Axelrod, however, is venturing toward no man's land by asking what Romney believes, given the readiness of the Romney campaign and evangelical leaders to pounce on such comments.

Last October several evangelical leaders signalled in interviews that they were ready to defend Romney against any attempts to go after the Republican's faith, which they predicted would heat up during the general election.

And Romney's campaign has made it one of its top goals to turn Obama's criticisms back on him. A web video in February showed someone who appearing like an Obama campaign official typing in an email, "Time to take the 'Kill Romney' strategy to the next level."

"The Obama attack machine is ready," the ad says in white letters on a black screen. "We need your help to fight back."
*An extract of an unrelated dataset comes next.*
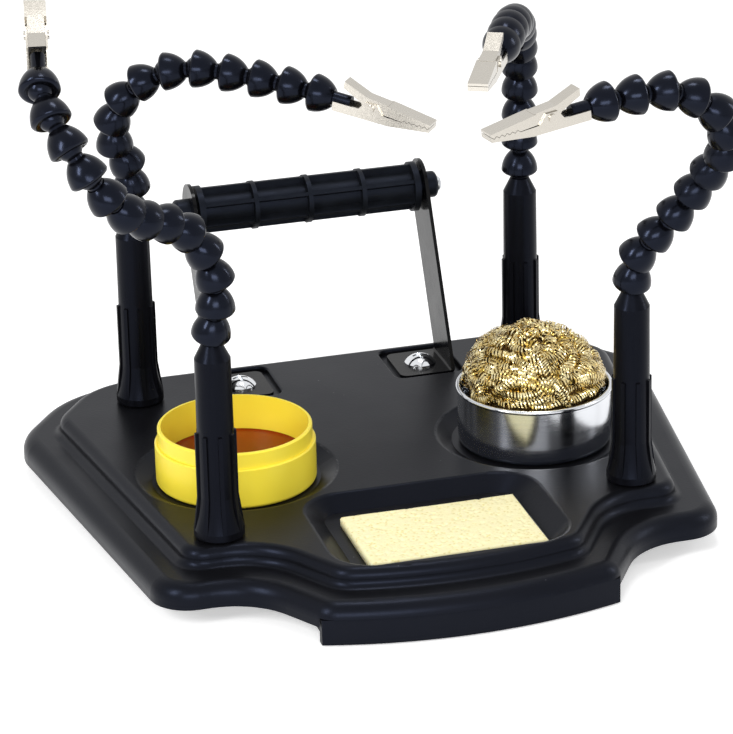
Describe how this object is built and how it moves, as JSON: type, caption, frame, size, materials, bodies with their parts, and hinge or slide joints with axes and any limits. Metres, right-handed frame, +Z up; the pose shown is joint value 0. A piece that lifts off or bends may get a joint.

The web video was a fundraising effort for the One Term Fund, organized by Romney Victory. Per its website, Romney Victory isa joint fundraising committee composed of Romney for President, the Republican National Committee and official Republican Party outfits in Idaho, Massachusetts, Oklahoma and Vermont.

On Monday morning, the Romney campaign continued its effort to humanize Romney through his wife, Ann. The campaign released a 3.5-minute video tribute to Ann wishing her a happy 63rd birthday from her six sons, with audio of home videos from the boys' childhood playing over a montage of photographs from her life.